Training with SGD optimizer...
SGD - Test Loss: 0.2307, Test Accuracy: 0.9362, Training Time: 5.30 seconds

Training with RMSPROP optimizer...
RMSPROP - Test Loss: 0.1050, Test Accuracy: 0.9720, Training Time: 6.45 seconds

Training with ADAM optimizer...
ADAM - Test Loss: 0.0792, Test Accuracy: 0.9763, Training Time: 5.62 seconds



#### 4. Evaluation and Comparison

In [4]:
for opt, (loss, acc, time) in results.items():
    print(f"{opt.upper()}: Loss = {loss:.4f}, Accuracy = {acc:.4f}, Time = {time:.2f} seconds")

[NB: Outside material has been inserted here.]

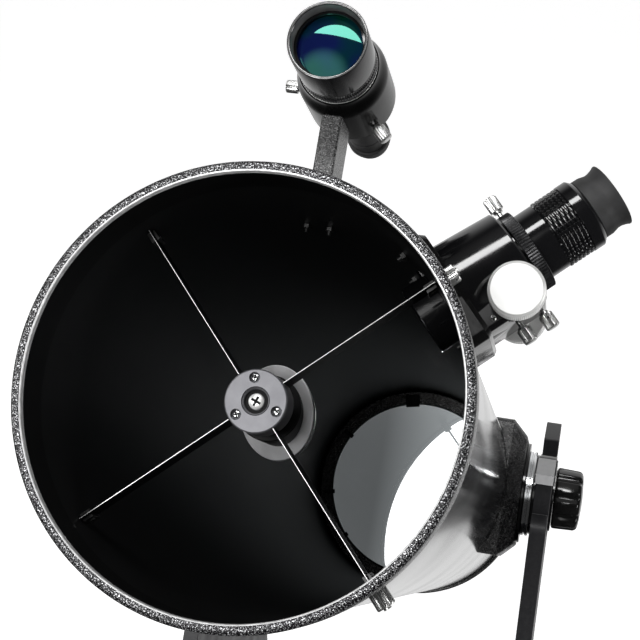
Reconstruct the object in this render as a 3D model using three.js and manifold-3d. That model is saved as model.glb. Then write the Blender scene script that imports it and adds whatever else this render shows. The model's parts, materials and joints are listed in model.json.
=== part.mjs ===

SGD: Loss = 0.2307, Accuracy = 0.9362, Time = 5.30 seconds
RMSPROP: Loss = 0.1050, Accuracy = 0.9720, Time = 6.45 seconds
ADAM: Loss = 0.0792, Accuracy = 0.9763, Time = 5.62 seconds


Comparing SGD, RMSProp, and Adam on the MNIST dataset illustrates the impact of advanced optimization techniques in deep learning training. While SGD serves as a solid baseline, optimizers that adjust learning rates adaptively, such as RMSProp and Adam, can significantly enhance model performance. Adam, in particular, stands out for achieving the best balance between high accuracy, low loss, and reasonable training time, making it an excellent choice for many deep learning tasks. 

### Choosing the Right Optimizer

* **There's No Silver Bullet:** The optimal optimizer choice depends on the specific problem, dataset, and model architecture. Experimentation is key!
* **Start with Adam:** Due to its robustness and adaptability, Adam is an excellent starting point for most deep learning tasks.
* **Consider RMSProp for Noisy Data:** If your data exhibits significant noise or non-stationarity, RMSProp might be a better choice than Adam. 
* **Fine-Tuning with SGD:**  In some cases, switching to SGD with a carefully selected learning rate can help refine a model that's already been pre-trained with Adam or RMSprop. 

**Remember:** The best way to determine the most suitable optimizer for your deep learning project is through experimentation!